On November 12, 2025, the Company, with the unanimous approval of its Board of Directors, entered into that certain Rights Agreement for the Protection of NOLs and Energy-Efficiency Tax Credits (the New Rights Agreement). The New Rights Agreement will replace the existing rights agreement upon its expiration, effective as of the close of business on November 14, 2025. The New Rights Agreement is intended to preserve the value of the Company’s deferred tax assets, particularly Energy-Efficiency Tax Credits, by acting as a deterrent to any person desiring to acquire 4.95% or more of our common stock. At the 2026 Annual Meeting of Stockholders (the 2026 Annual Meeting), the Company intends to seek stockholder ratification of the New Rights Agreement, as well as approval of a charter amendment that would prohibit certain transfers of our common stock that could result in an ownership change under Internal Revenue Code rules.

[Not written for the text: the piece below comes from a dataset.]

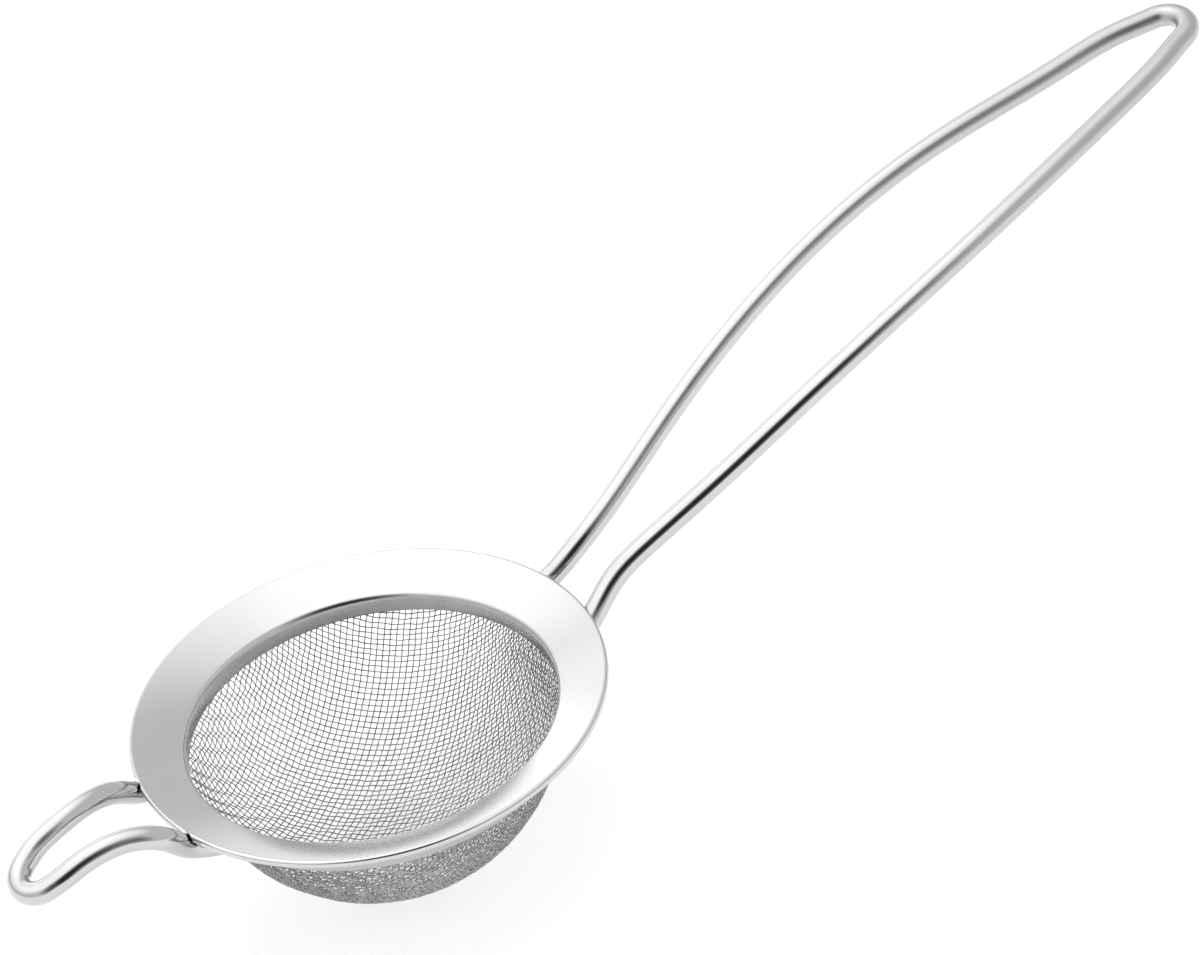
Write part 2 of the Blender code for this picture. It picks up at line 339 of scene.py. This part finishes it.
def toMesh(name, bm, sharpAngle=creaseFrom):
    bmesh.ops.remove_doubles(bm, verts=bm.verts, dist=mergeReach)
    bmesh.ops.recalc_face_normals(bm, faces=bm.faces)
    mesh = bpy.data.meshes.new(name)
    bm.to_mesh(mesh)
    bm.free()
    mesh.shade_smooth()
    mesh.set_sharp_from_angle(angle=math.radians(sharpAngle))
    return mesh


def spun(profile, steps):
    # an open line of (radius, height) corners turned round the axis
    bm = bmesh.new()
    corners = [bm.verts.new((r, 0.0, z)) for r, z in profile]
    edges = [bm.edges.new(pair) for pair in zip(corners, corners[1:])]
    bmesh.ops.spin(
        bm, geom=corners + edges, cent=(0, 0, 0), axis=(0, 0, 1),
        angle=2 * math.pi, steps=steps, use_merge=True,
    )
    bmesh.ops.remove_doubles(bm, verts=bm.verts, dist=mergeReach)
    return bm


def hoops(bm, radius, height, reach=0.01 * mm):
    # the round edges at one radius and height
    def onHoop(vert):
        away = math.hypot(vert.co.x, vert.co.y) - radius
        return abs(away) < reach and abs(vert.co.z - height) < reach

    return [e for e in bm.edges if onHoop(e.verts[0]) and onHoop(e.verts[1])]


def roundOff(bm, edges, offset, segments):
    bmesh.ops.bevel(
        bm, geom=edges, offset=offset, offset_type="OFFSET", affect="EDGES",
        segments=segments, profile=0.5, material=-1,
    )


# each leg's stations: (out from the rim's edge, half spread, height above the rim)
handle = {
    "radius": 2.0,
    "endSpread": 8.3,
    "edgeSpread": 7.2,
    "rootShift": 0.0,
    "stations": [
        (6.0, 5.9, 1.55), (13.0, 6.5, 5.15), (27.0, 9.2, 11.95), (41.0, 11.4, 18.75),
        (56.0, 12.9, 25.05), (71.0, 13.4, 30.25), (94.0, 12.0, 36.15), (117.5, 8.5, 40.45),
        (130.0, 6.2, 42.85),
    ],
    "spacing": 0.9,
    "reach": 138.9,
    "tipHeight": 44.05,
    "tipRadius": 4.6,
    "direction": 1,
}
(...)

Subject to stockholder ratification at the 2026 Annual Meeting, the New Rights Agreement will expire upon the earlier of (i) the first day of the Company’s taxable year when the Company’s Board of Directors determines that no Energy-Efficiency Tax Credits carry-forwards are available, or (ii) any other event triggering expiration under its terms, but in no event later than November 14, 2028.